═════ DATASET EXCERPT
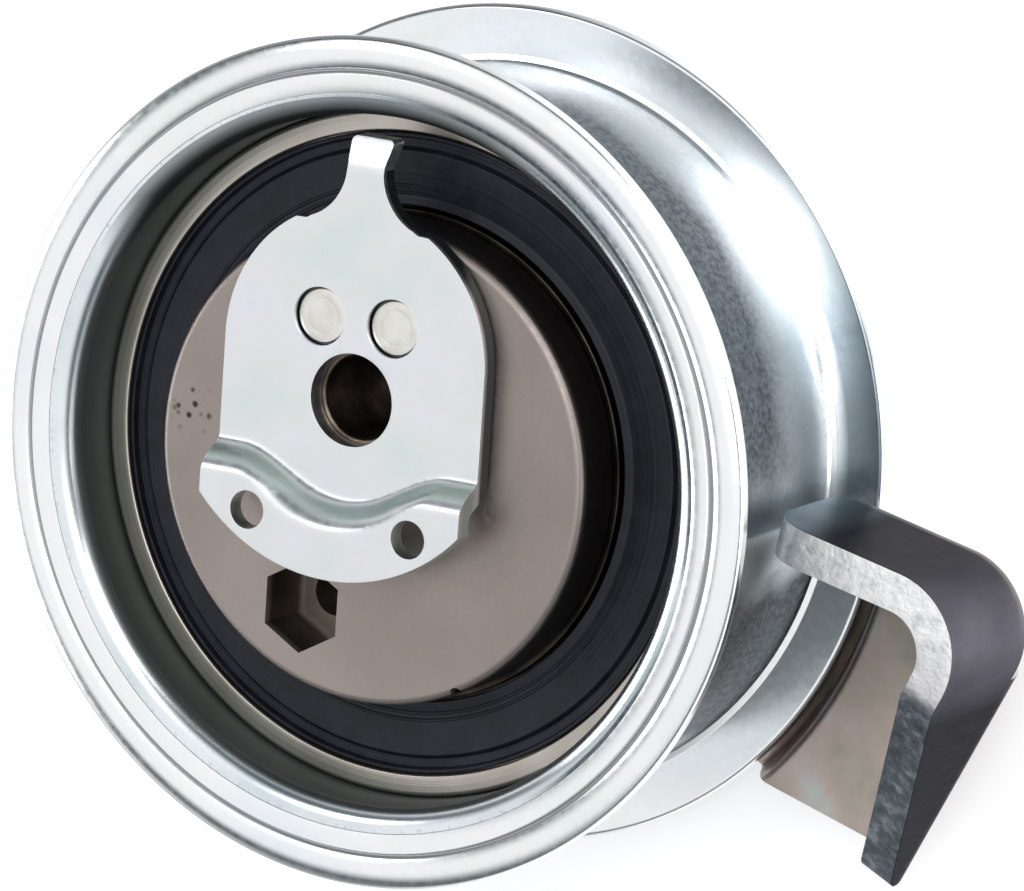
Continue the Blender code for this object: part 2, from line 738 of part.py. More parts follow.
def make_working_eccentric(steel, axis):
    """Disc and hub about the pulley's axis, bored off centre for the adjusting eccentric."""
    disc = HUB_RADIUS + DISC_LIP
    section = [
        (0.0, HUB_BACK),
        (HUB_RADIUS - 0.0005, HUB_BACK),
        (HUB_RADIUS, HUB_BACK + 0.0005),
        (HUB_RADIUS, DISC_BACK),
        (disc, DISC_BACK),
        (disc, DISC_FRONT - DISC_EDGE),
        (disc - DISC_EDGE * 0.3, DISC_FRONT - DISC_EDGE * 0.3),
        (disc - DISC_EDGE, DISC_FRONT),
        (0.0, DISC_FRONT),
    ]
    body = turned_body(section, BEARING_STEPS)
    piece = add_piece("working_eccentric", body, steel, axis, PULLEY)
    bore = [
        (0.0, HUB_BACK - SHEET),
        (HOLE_RADIUS, HUB_BACK - SHEET),
        (HOLE_RADIUS, DISC_FRONT - SLIDE_WASHER_THICKNESS - 2 * SEAT_GAP),
        (
            HOLE_RADIUS + SLIDE_WASHER_WALL + 3 * SEAT_GAP,
            DISC_FRONT - SLIDE_WASHER_THICKNESS - 2 * SEAT_GAP,
        ),
        (HOLE_RADIUS + SLIDE_WASHER_WALL + 3 * SEAT_GAP, DISC_FRONT + SHEET),
        (0.0, DISC_FRONT + SHEET),
    ]
    cut(piece, "cut_bush_bore", turned_body(bore, BUSH_STEPS), centre=SWING)
    radius = HEX_FLATS / 2 / cos(pi / 6)
    hexagon = plate_body(
        arc((0.0, 0.0), radius, pi / 6, pi / 6 + 2 * pi, 6)[:-1],
        DISC_FRONT - HEX_DEPTH,
        DISC_FRONT + SHEET,
    )
    reach = HUB_RADIUS - HEX_RIM
    socket = Vector((reach * cos(HEX_ANGLE), reach * sin(HEX_ANGLE), 0.0))
    cut(piece, "cut_hex_socket", hexagon, centre=socket)
    drain = disc_body(DRAIN_RADIUS, HUB_BACK - SHEET, DISC_FRONT - HEX_DEPTH / 2, SMALL_STEPS)
    offset = Vector((DRAIN_OFFSET, DRAIN_OFFSET, 0.0))
    cut(piece, "cut_socket_drain", drain, centre=socket + offset)
    leg = leg_hole_body(HUB_BACK - SHEET, HUB_BACK + FRONT_LEG_DEPTH + 4 * RUNNING_GAP)
    cut(piece, "cut_spring_leg", leg, centre=SWING + front_leg_offset())
    nick = disc_body(NICK_RADIUS, DISC_BACK - SHEET, DISC_FRONT + SHEET, 8)
    place = Vector((disc * cos(NICK_ANGLE), disc * sin(NICK_ANGLE), 0.0))
    cut(piece, "cut_rim_nick", nick, centre=place)
    return piece


def make_plain_bush(bronze, axis):
    """Rolled sliding bush with its slit, pressed into the working eccentric."""
    outer = BUSH_RADIUS
    inner = ADJUSTER_RADIUS + RUNNING_GAP
    half = BUSH_SLIT / 2 / outer
    steps = BUSH_STEPS
    outline = arc((0.0, 0.0), outer, -pi / 2 + half, 3 * pi / 2 - half, steps)
    outline += arc((0.0, 0.0), inner, 3 * pi / 2 - half, -pi / 2 + half, steps)
    low = HUB_BACK + SEAT_GAP
    high = DISC_FRONT - SLIDE_WASHER_THICKNESS - 3 * SEAT_GAP
    return add_piece("plain_bush", plate_body(outline, low, high), bronze, axis, SWING)


def make_bearing_rings(steel, arm_axis, spin_axis):
    """Inner ring on the hub and outer ring in the drum, each with its ball groove."""
    play = BEARING_FREE_PLAY
    track = BALL_RADIUS + play
    bore = HUB_RADIUS + SEAT_GAP
    inner_land = BALL_PITCH_RADIUS - INNER_LAND
    outer_land = BALL_PITCH_RADIUS + OUTER_LAND
    open_angle = acos(INNER_LAND / track)
    low = BEARING_BACK
    high = BEARING_FRONT
    edge = 0.0004
    depth = SEAL_THICKNESS + SEAL_SINK + SEAT_GAP
    inner = [
        (bore, low + edge),
        (bore + edge, low),
        (SEAL_LIP_RADIUS, low),
        (SEAL_LIP_RADIUS, low + depth),
        (inner_land, low + depth),
    ]
    groove = (BALL_PITCH_RADIUS, BEARING_MIDDLE)
    inner += arc(groove, track, pi + open_angle, pi - open_angle, 5)
    inner += [
        (inner_land, high - depth),
        (SEAL_LIP_RADIUS, high - depth),
        (SEAL_LIP_RADIUS, high),
        (bore + edge, high),
        (bore, high - edge),
    ]
    add_piece("bearing_inner_ring", turned_body(inner, BEARING_STEPS), steel, arm_axis)
    seat = outer_land + SEAL_SEAT
    open_angle = acos(OUTER_LAND / track)
    outer = [
        (BEARING_RADIUS, high - edge),
        (BEARING_RADIUS - edge, high),
        (seat, high),
        (seat, high - depth),
        (outer_land, high - depth),
    ]
    outer += arc(groove, track, open_angle, -open_angle, 5)
    outer += [
        (outer_land, low + depth),
        (seat, low + depth),
        (seat, low),
        (BEARING_RADIUS - edge, low),
        (BEARING_RADIUS, low + edge),
    ]
    add_piece("bearing_outer_ring", turned_body(outer, BEARING_STEPS), steel, spin_axis)


def make_seals(rubber, axis):
    """A dished rubber seal in each face of the outer ring, its lip just clear of the inner ring."""
    seat = BALL_PITCH_RADIUS + OUTER_LAND + SEAL_SEAT - SEAT_GAP
    lip = SEAL_LIP_RADIUS + RUNNING_GAP
    thick = SEAL_THICKNESS
    for name, face, inward in (
        ("front_seal", BEARING_FRONT - SEAL_SINK, -1),
        ("rear_seal", BEARING_BACK + SEAL_SINK, 1),
    ):
        section = [
            (seat, face),
            (seat, face + inward * thick),
            (seat - 0.0018, face + inward * thick),
            (lip + 0.0004, face + inward * thick),
            (lip, face + inward * thick * 0.6),
            (lip, face + inward * thick * 0.15),
            (lip + 0.0012, face + inward * thick * 0.35),
            (seat - SEAL_BEAD - SEAL_GROOVE - 0.0004, face + inward * thick * 0.2),
            (seat - SEAL_BEAD - SEAL_GROOVE, face + inward * thick * 0.6),
            (seat - SEAL_BEAD - 0.0002, face + inward * thick * 0.6),
            (seat - SEAL_BEAD, face),
        ]
        add_piece(name, turned_body(section, BEARING_STEPS), rubber, axis)


def make_balls(steel, axis):
    """The balls, each its own piece, evenly round the pitch circle."""
    body = bmesh.new()
    bmesh.ops.create_icosphere(body, subdivisions=2, radius=BALL_RADIUS)
    mesh = bpy.data.meshes.new("bearing_ball")
    body.to_mesh(mesh)
    body.free()
    for i in range(BALL_COUNT):
        angle = 2 * pi * i / BALL_COUNT
        place = Vector(
            (BALL_PITCH_RADIUS * cos(angle), BALL_PITCH_RADIUS * sin(angle), BEARING_MIDDLE)
        )
        add_object(f"ball_{i + 1:02d}", mesh, steel, axis, place)


def make_cage(polymer, axis):
    """Crown cage: a ring behind the balls with a prong between each pair."""
    pocket = BALL_RADIUS + RUNNING_GAP
    inner = BALL_PITCH_RADIUS - CAGE_WALL / 2
    outer = BALL_PITCH_RADIUS + CAGE_WALL / 2
    floor = BEARING_MIDDLE - pocket - CAGE_WEB
    samples = []
    for i in range(BALL_COUNT):
        middle = 2 * pi * i / BALL_COUNT
        for j in range(5):
            around = pi * j / 4
            side = -pocket * cos(around)
            height = BEARING_MIDDLE - pocket * sin(around)
            samples.append((middle + side / BALL_PITCH_RADIUS, height))
            if j == 4:
                turn = middle + side / BALL_PITCH_RADIUS
                samples.append((turn + 0.004, BEARING_MIDDLE + CAGE_PRONG))
                next_edge = middle + 2 * pi / BALL_COUNT - pocket / BALL_PITCH_RADIUS
                samples.append((next_edge - 0.004, BEARING_MIDDLE + CAGE_PRONG))
    body = bmesh.new()
    rings = []
    for angle, height in samples:
        rings.append(
            [
                body.verts.new((radius * cos(angle), radius * sin(angle), z))
                for radius, z in (
                    (inner, floor),
                    (outer, floor),
                    (outer, height),
                    (inner, height),
                )
            ]
        )
    for i, ring in enumerate(rings):
        after = rings[(i + 1) % len(rings)]
        for j in range(4):
            k = (j + 1) % 4
            body.faces.new((ring[j], ring[k], after[k], after[j]))
    return add_piece("ball_cage", body, polymer, axis)


def make_drum(steel, axis):
    """The tread tube: rounded lips, a bore for the bearing and a shoulder behind it."""
    back = PULLEY_BACK + 0.0002
    front = PULLEY_FRONT - 0.0001
    bore = DRUM_BORE_RADIUS
    shoulder = bore - SHOULDER_HEIGHT
    step = BEARING_BACK - SEAT_GAP
    lip = LIP_RADIUS
    section = [
        (TREAD_RADIUS, back + 0.0003),
        (TREAD_RADIUS, front - 0.0003),
        (TREAD_RADIUS - 0.0003, front),
    ]
    section += arc((bore + lip, front - lip), lip, pi / 2, pi, 4)
    section += [
        (bore, step),
        (shoulder, step),
        (shoulder, back + lip + SHOULDER_HEIGHT),
        (bore, back + lip),
    ]
    section += arc((bore + lip, back + lip), lip, pi, 3 * pi / 2, 3)[1:]
    section += [(TREAD_RADIUS - 0.0003, back)]
    return add_piece("pulley_drum", turned_body(section, PULLEY_STEPS), steel, axis)


def flange_section(edge, inward):
    """A flange ring's section: a flat land, a rolled groove and a bead at the rim."""
    inner = TREAD_RADIUS + SEAT_GAP
    outer = FLANGE_RADIUS
    width = outer - inner
    sheet = FLANGE_SHEET
    face = [
        (inner, 0.00045),
        (inner + 0.0003, 0.00015),
        (inner + 0.36 * width, 0.00015),
        (inner + 0.50 * width, 0.00065),
        (inner + 0.62 * width, 0.00075),
        (inner + 0.80 * width, 0.0001),
        (outer - 0.0004, 0.0),
        (outer, 0.0005),
        (outer, sheet - 0.0005),
        (outer - 0.0005, sheet - 0.0001),
        (inner + 0.0003, sheet),
        (inner, sheet - 0.0003),
    ]
    return [(r, edge + inward * depth) for r, depth in face]


def make_flanges(steel, axis):
    """A pressed flange ring at each end of the drum."""
    front = flange_section(PULLEY_FRONT, -1)
    rear = flange_section(PULLEY_BACK, 1)
    add_piece("front_flange", turned_body(front, PULLEY_STEPS), steel, axis)
    add_piece("rear_flange", turned_body(rear, PULLEY_STEPS), steel, axis)


def build():
    """Puts the tensioner together, from the base plate out."""
    clear_scene()
    zinc = finish("bright_zinc", (0.66, 0.69, 0.69), 0.28, 1.0)
    hot_rolled = finish("oiled_steel", (0.10, 0.09, 0.08), 0.40, 1.0)
    sintered = finish("sintered_steel", (0.30, 0.26, 0.24), 0.50, 1.0)
    ground = finish("ground_steel", (0.42, 0.38, 0.33), 0.30, 1.0)
    ball_steel = finish("ball_steel", (0.60, 0.60, 0.60), 0.10, 1.0)
    spring_steel = finish("spring_steel", (0.12, 0.12, 0.13), 0.45, 1.0)
    bronze = finish("bush_bronze", (0.40, 0.26, 0.13), 0.40, 1.0)
    rubber = finish("seal_rubber", (0.012, 0.014, 0.022), 0.35, 0.0)
    polymer = finish("washer_polymer", (0.08, 0.08, 0.07), 0.50, 0.0)
    stud_axis = axis_empty("stud_axis", STUD)
    swing_axis = axis_empty("swing_axis", SWING, stud_axis)
    pulley_axis = axis_empty("pulley_axis", PULLEY, swing_axis)
    ball_axis = axis_empty("ball_axis", PULLEY, swing_axis)
    make_base_plate(hot_rolled)
    make_spring(spring_steel)
    make_rear_washer(polymer)
    make_adjusting_eccentric(sintered, stud_axis)
    make_pointer_plate(zinc, stud_axis)
    make_rivets(zinc, stud_axis)
    make_slide_washer(polymer, swing_axis)
    make_working_eccentric(sintered, swing_axis)
    make_plain_bush(bronze, swing_axis)
    make_bearing_rings(ground, swing_axis, pulley_axis)
    make_seals(rubber, pulley_axis)
    make_balls(ball_steel, ball_axis)
    make_cage(polymer, ball_axis)
    make_drum(zinc, pulley_axis)
    make_flanges(zinc, pulley_axis)


build()
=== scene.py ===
from math import acos, atan2, cos, pi, radians, sin, sqrt, tan

import bmesh
import bpy
from mathutils import Matrix, Vector


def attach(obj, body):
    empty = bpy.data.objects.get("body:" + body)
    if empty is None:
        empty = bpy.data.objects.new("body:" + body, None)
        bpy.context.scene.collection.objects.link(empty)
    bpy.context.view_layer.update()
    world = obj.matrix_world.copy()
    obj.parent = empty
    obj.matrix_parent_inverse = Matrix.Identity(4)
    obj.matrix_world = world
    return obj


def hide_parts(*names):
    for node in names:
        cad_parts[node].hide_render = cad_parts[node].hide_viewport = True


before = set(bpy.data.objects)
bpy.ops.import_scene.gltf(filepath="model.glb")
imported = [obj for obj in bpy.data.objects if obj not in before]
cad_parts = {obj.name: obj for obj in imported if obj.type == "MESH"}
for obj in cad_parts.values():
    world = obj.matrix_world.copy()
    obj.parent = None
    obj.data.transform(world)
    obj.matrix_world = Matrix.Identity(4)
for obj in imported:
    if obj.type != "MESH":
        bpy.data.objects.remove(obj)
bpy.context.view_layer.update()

# Base plate and hook: 3.9 mm hot rolled strip, blanked, set up in a step and bent up into the
# hook that catches on the engine. It is only oiled, so the rolled faces stay dark brown-grey
# and the sheared edges are bright and rough.
STUD = Vector((-0.0011, 0.0065))
SWING = Vector((-0.0011, 0.0095))
PLATE_SHEET = 0.0039
PLATE_RADIUS = 0.0267
STEP_START = 0.0422
STEP_RUN = 0.0014
STEP_RISE = 0.0039
STEP_INSIDE_BEND = 0.0004
STEP_OUTSIDE_BEND = 0.0009
SHOULDER = (0.0400, -0.0065)
SHOULDER_ROUND = 0.0060
HOOK_LEAN = radians(26.0)
HOOK_REACH = 0.0596
HOOK_BEND = 0.0050
HOOK_TOP = -0.0115
HOOK_BOTTOM = 0.0138
HOOK_WIDTH = 0.0152
ARM_FOOT = 0.0119
TAPER_START = -0.0102
TAPER_ANGLE = radians(30.6)
TAB_ROUND = 0.0010
CLAW_SLOPE = radians(12.5)
CLAW_RADIUS = 0.0080
CLAW_STRAIGHT = 0.0009
CLAW_TIP_X = 0.0388
CLAW_ROUND = 0.0045
CLAW_BACK_ROUND = 0.0030
SPIGOT_HOLE = 0.00725
SPIGOT_FLARE = 0.0013
SWAGE_DEPTH = 0.0014
LEG_HOLE = 0.00165
LEG_HOLE_PLACE = Vector((-0.012697, 0.021097))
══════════
WORK TO DO -
From the listing above, output exactly the run of lines that starts with the line containing "make_rivets(zinc, stud_axis)" and ends with the line containing "obj.matrix_world = Matrix.Identity(4)".

CORRECT RESULT -
    make_rivets(zinc, stud_axis)
    make_slide_washer(polymer, swing_axis)
    make_working_eccentric(sintered, swing_axis)
    make_plain_bush(bronze, swing_axis)
    make_bearing_rings(ground, swing_axis, pulley_axis)
    make_seals(rubber, pulley_axis)
    make_balls(ball_steel, ball_axis)
    make_cage(polymer, ball_axis)
    make_drum(zinc, pulley_axis)
    make_flanges(zinc, pulley_axis)


build()
=== scene.py ===
from math import acos, atan2, cos, pi, radians, sin, sqrt, tan

import bmesh
import bpy
from mathutils import Matrix, Vector


def attach(obj, body):
    empty = bpy.data.objects.get("body:" + body)
    if empty is None:
        empty = bpy.data.objects.new("body:" + body, None)
        bpy.context.scene.collection.objects.link(empty)
    bpy.context.view_layer.update()
    world = obj.matrix_world.copy()
    obj.parent = empty
    obj.matrix_parent_inverse = Matrix.Identity(4)
    obj.matrix_world = world
    return obj


def hide_parts(*names):
    for node in names:
        cad_parts[node].hide_render = cad_parts[node].hide_viewport = True


before = set(bpy.data.objects)
bpy.ops.import_scene.gltf(filepath="model.glb")
imported = [obj for obj in bpy.data.objects if obj not in before]
cad_parts = {obj.name: obj for obj in imported if obj.type == "MESH"}
for obj in cad_parts.values():
    world = obj.matrix_world.copy()
    obj.parent = None
    obj.data.transform(world)
    obj.matrix_world = Matrix.Identity(4)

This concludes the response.